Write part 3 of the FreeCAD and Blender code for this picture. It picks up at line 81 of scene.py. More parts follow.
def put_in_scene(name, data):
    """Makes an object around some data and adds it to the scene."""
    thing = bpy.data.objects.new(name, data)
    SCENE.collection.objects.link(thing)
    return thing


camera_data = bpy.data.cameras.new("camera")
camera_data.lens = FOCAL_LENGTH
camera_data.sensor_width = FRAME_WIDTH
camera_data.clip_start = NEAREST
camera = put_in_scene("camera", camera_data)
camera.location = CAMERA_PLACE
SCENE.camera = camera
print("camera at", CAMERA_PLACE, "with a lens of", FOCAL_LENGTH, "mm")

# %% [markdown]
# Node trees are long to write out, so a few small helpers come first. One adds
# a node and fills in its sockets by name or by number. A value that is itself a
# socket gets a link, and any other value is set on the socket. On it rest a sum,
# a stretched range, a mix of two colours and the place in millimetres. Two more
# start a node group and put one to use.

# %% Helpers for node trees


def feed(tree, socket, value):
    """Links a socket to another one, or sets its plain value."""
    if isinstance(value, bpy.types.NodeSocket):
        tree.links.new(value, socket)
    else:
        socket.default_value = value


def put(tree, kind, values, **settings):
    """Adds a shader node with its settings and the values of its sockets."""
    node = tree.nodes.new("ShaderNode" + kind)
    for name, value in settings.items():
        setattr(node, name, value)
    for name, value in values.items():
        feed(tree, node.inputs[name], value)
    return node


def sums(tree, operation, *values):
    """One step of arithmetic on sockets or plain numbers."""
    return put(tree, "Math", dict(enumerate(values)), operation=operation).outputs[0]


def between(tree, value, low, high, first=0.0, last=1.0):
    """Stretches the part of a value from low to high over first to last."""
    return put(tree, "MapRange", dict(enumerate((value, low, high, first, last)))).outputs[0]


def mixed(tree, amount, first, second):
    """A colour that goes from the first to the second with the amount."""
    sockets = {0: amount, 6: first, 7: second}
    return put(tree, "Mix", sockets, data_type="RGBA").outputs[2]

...

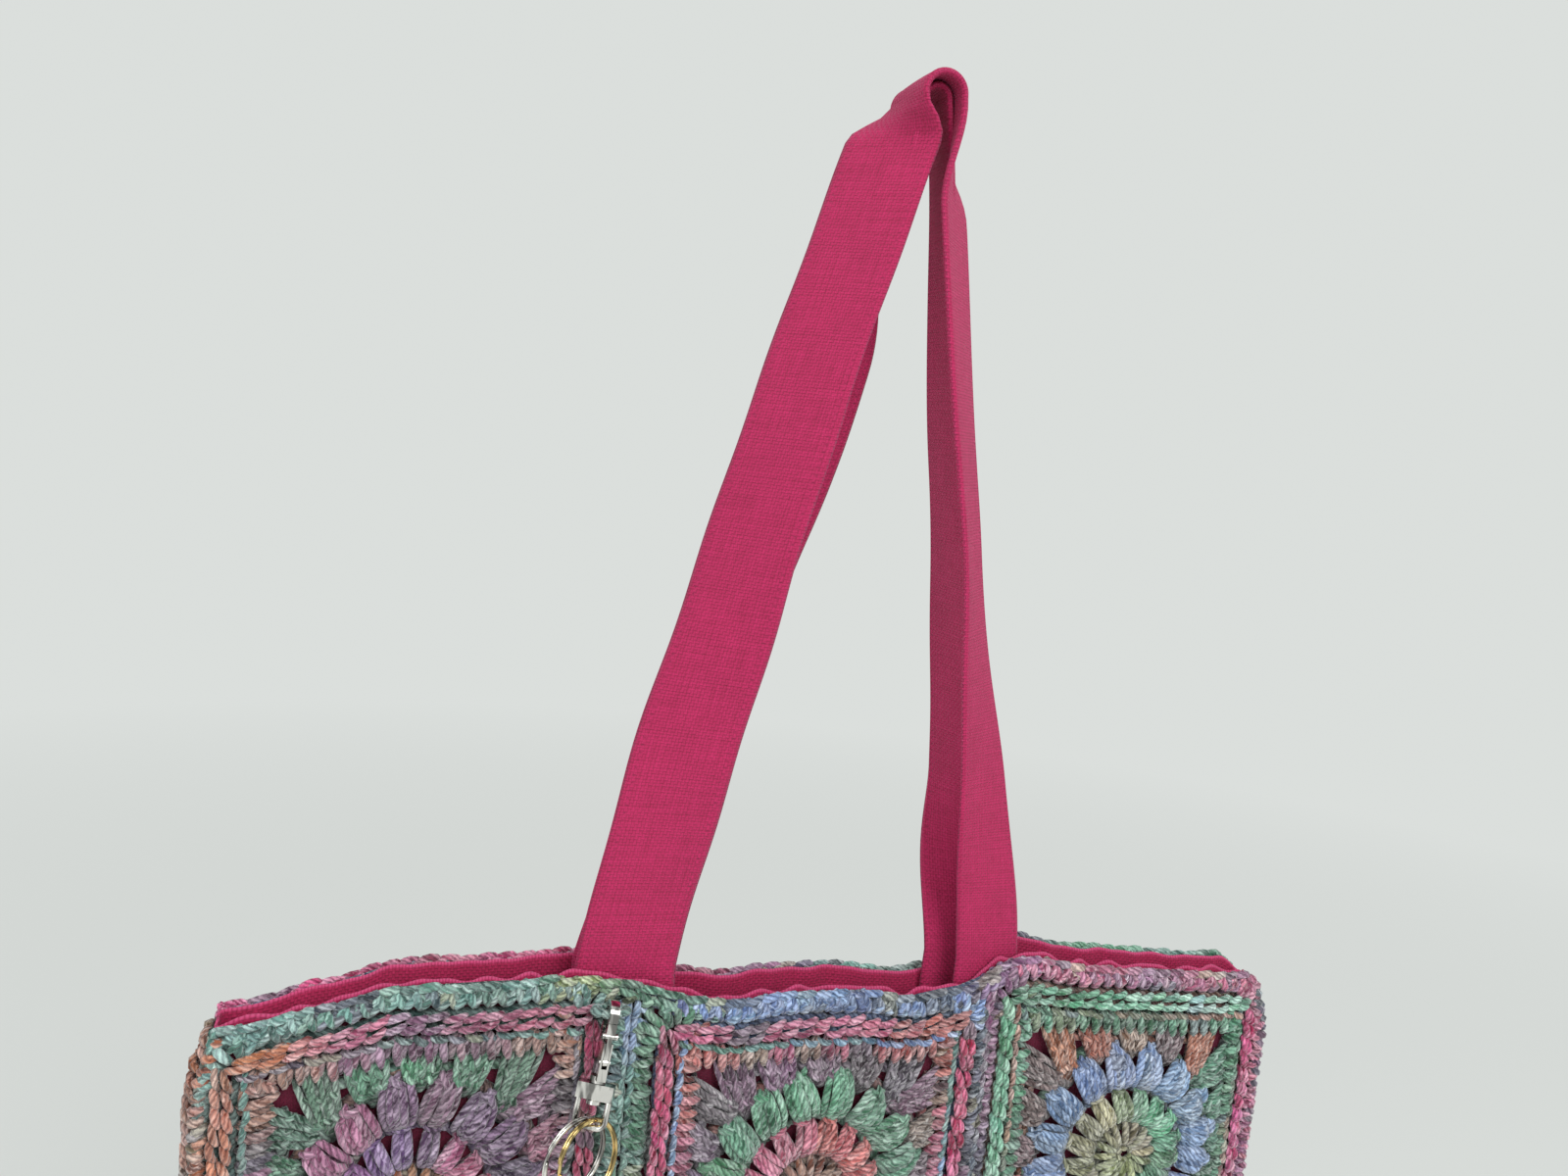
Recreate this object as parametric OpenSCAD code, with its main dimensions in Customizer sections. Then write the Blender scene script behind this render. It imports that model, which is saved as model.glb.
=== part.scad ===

Task description >>
Using the entries above, return exactly the lines from the line with "Write part 3" to the line with "# start a node group and put one to use.", counting both of those lines.

Expected output >>
Write part 3 of the FreeCAD and Blender code for this picture. It picks up at line 81 of scene.py. More parts follow.
def put_in_scene(name, data):
    """Makes an object around some data and adds it to the scene."""
    thing = bpy.data.objects.new(name, data)
    SCENE.collection.objects.link(thing)
    return thing


camera_data = bpy.data.cameras.new("camera")
camera_data.lens = FOCAL_LENGTH
camera_data.sensor_width = FRAME_WIDTH
camera_data.clip_start = NEAREST
camera = put_in_scene("camera", camera_data)
camera.location = CAMERA_PLACE
SCENE.camera = camera
print("camera at", CAMERA_PLACE, "with a lens of", FOCAL_LENGTH, "mm")

# %% [markdown]
# Node trees are long to write out, so a few small helpers come first. One adds
# a node and fills in its sockets by name or by number. A value that is itself a
# socket gets a link, and any other value is set on the socket. On it rest a sum,
# a stretched range, a mix of two colours and the place in millimetres. Two more
# start a node group and put one to use.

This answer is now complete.